Loin d’être une lamentation, Fatalikul Doom est une célébration de la vie et de la transmission. En choisissant un rythme entraînant, Alioune Mbaye Nder permet au message de résonner plus largement. L’auditeur est d’abord attiré par la musique, puis, en écoutant attentivement les paroles, il est frappé par leur intensité émotionnelle. C’est ce jeu d’équilibre entre joie et tristesse, entre légèreté et gravité, qui fait de cette chanson une œuvre marquante.

Bien que profondément enracinée dans la culture sénégalaise, Fatalikul Doom porte un message universel. La question de l’héritage, de la transmission et du souvenir est présente dans toutes les cultures. Chaque auditeur peut y projeter son propre vécu, ses propres souvenirs de transmission familiale.

L’émotion qui se dégage de cette chanson transcende les frontières. Que l’on soit Africain, Européen ou Américain, la douleur de perdre un parent et la responsabilité que cela implique sont des sentiments universels. C’est cette dimension intemporelle qui confère à *Fatalikul Doom* une puissance durable. Elle ne se contente pas de parler aux Sénégalais, elle parle à tous ceux qui ont connu la perte, l’absence et la transmission d’un héritage immatériel.


Avec Fatalikul Doom, Nder Boy signe une chanson d’une rare intensité. Derrière un rythme entraînant, il aborde des thèmes profonds qui touchent au cœur même de l’expérience humaine : la peur du départ, l’amour filial, la transmission et l’héritage.

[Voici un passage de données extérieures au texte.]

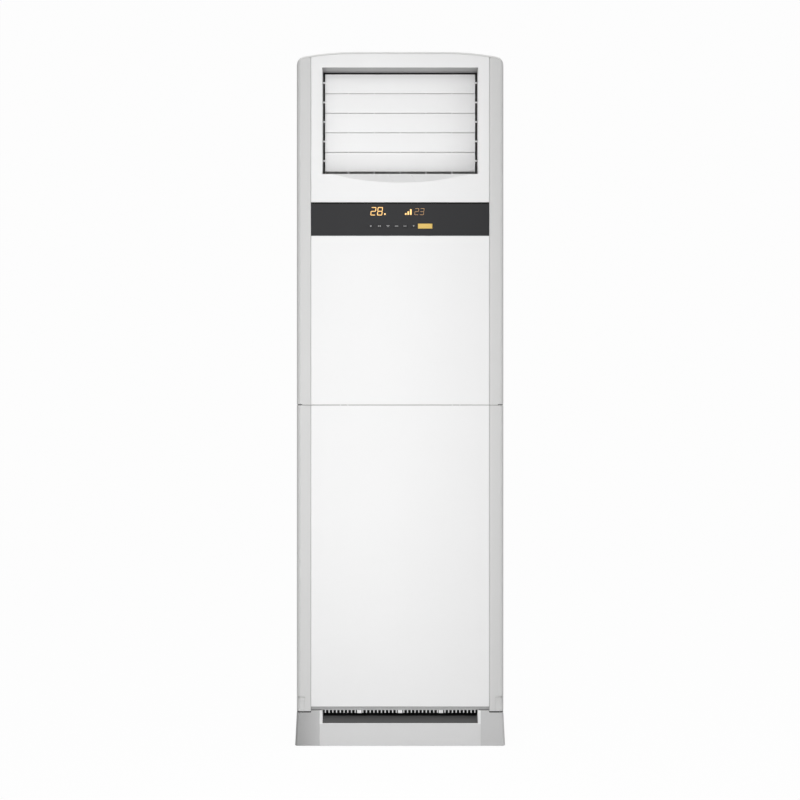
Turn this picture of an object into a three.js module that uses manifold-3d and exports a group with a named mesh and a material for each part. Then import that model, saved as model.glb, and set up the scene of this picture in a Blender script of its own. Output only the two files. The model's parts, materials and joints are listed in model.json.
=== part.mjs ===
// Floor standing air conditioner: a tall cabinet with an outlet at the top, a fan below and a door.
// Millimetres, +Z up, the front faces -Y. The origin is on the floor, in the middle of the cabinet.
import * as THREE from 'three';
import { mergeVertices } from 'three/addons/utils/BufferGeometryUtils.js';
import Module from 'manifold-3d';

const wasm = await Module();
wasm.setup();

// ---------------------------------------------------------------------------------------------
// Driving dimensions
// ---------------------------------------------------------------------------------------------

// Cabinet
const HEIGHT = 1850;
const BODY_WIDTH = 552;
const BODY_DEPTH = 350;
const PILLAR_WIDTH = 38.5;        // from the cabinet's side to the front panel's edge
const FRONT_PANEL_WIDTH = BODY_WIDTH - 2 * PILLAR_WIDTH;
const CORNER_RADIUS = 12;         // plan radius where the front turns into the sides
const BACK_CORNER_RADIUS = 3;
const CROWN_FLAT = 240;           // level middle stretch of the top edge
const CROWN_DROP = 9;             // fall of the top edge where the front panel ends
const TOP_CORNER = 20;            // rounding of the cabinet's upper side edges
const COVER_EDGE = 4;             // height of the top cover's rim
const COVER_RIM = 14;             // how far the rim reaches in
const PLASTIC = 2.5;              // wall of a moulding
const SHEET = 1.5;                // wall of a folded sheet part
const GAP = 0.3;                  // clearance between seated pieces
const GROOVE = 0.6;               // line between a front panel and the pillar beside it
const RETURN = 12;                // depth of a front panel's turned edge
const TRAY_RIBS = 3;
const RIB_DEPTH = 8;
const RIB_WALL = 2;
const PILLAR_DEPTH = 35;          // how far a pillar wraps round the side
const FLANGE = 10;                // turned flange of pillars and side panels

// Heights on the front
const PLINTH_HEIGHT = 89;
const PILLAR_FOOT = 3.5;          // open line between the door's pillars and the plinth
const DOOR_PANEL_FOOT = 105;      // lower edge of the door's white panel
const SEAM_HEIGHT = 909.6;        // middle of the joint between the door and the panel above it
const SEAM = 2.6;
const STRIP_DROP = 400.5;         // from the top of the cabinet to the control strip
const STRIP_HEIGHT = 89;
const STRIP_BOTTOM = HEIGHT - STRIP_DROP - STRIP_HEIGHT;
const STRIP_SETBACK = 1.5;        // the dark strip lies this far behind the white panels

// Outlet
const OPENING_MARGIN = 29.5;      // from the front panel's edge to the opening
const OPENING_WIDTH = FRONT_PANEL_WIDTH - 2 * OPENING_MARGIN;
const OPENING_DROP = 41;          // from the top of the cabinet to the soffit
const OPENING_HEIGHT = 284;
const OPENING_BOTTOM = HEIGHT - OPENING_DROP - OPENING_HEIGHT;
const RECESS_DEPTH = 50;          // depth of the white surround's inner walls
const SCOOP_MARGIN = 24;          // from the opening's side to the end of the scoop
const SCOOP_DROP = 23;
const SCOOP_ANGLE = 48;           // slope of the scooped sill
const FRAME_DEPTH = 116;
const FRAME_WALL = 3;
const DUCT_SKIRT = 29;            // how far the duct reaches below the opening

// Horizontal vanes
const VANE_COUNT = 5;
const VANE_TOP_GAP = 4.5;         // between the top vane and the soffit
const VANE_FOOT_GAP = 15;         // between the lowest vane and the sill
const VANE_PITCH = (OPENING_HEIGHT - VANE_TOP_GAP - VANE_FOOT_GAP) / VANE_COUNT;
const VANE_CHORD = VANE_PITCH - 1.5;
const VANE_END_GAP = 5;           // between a vane's end and the opening's side
const VANE_LENGTH = OPENING_WIDTH - 2 * VANE_END_GAP;
const VANE_THICKNESS = 2.8;
const VANE_SETBACK = 72;          // pivot line behind the front face
const PIVOT_RISE = 3;             // pivot above the middle of the chord
const PIN_RADIUS = 2.5;
const CRANK_RADIUS = 14;
const LEVER_WALL = 3;
const LINK_WIDTH = 9;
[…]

Cette chanson nous rappelle que le véritable héritage n’est pas matériel. Ce sont les valeurs que l’on laisse à nos enfants, les enseignements que l’on transmet et la mémoire que l’on entretient qui importent réellement. Fatalikul Doom n’est pas seulement une chanson, c’est une leçon de vie, un message de sagesse porté par une voix sincère et un rythme vibrant. En cela, elle s’impose comme l’un des morceaux les plus marquants de la discographie d’Alioune Mbaye Nder, et sans doute comme l’un des plus beaux hommages à la transmission intergénérationnelle dans la musique sénégalaise.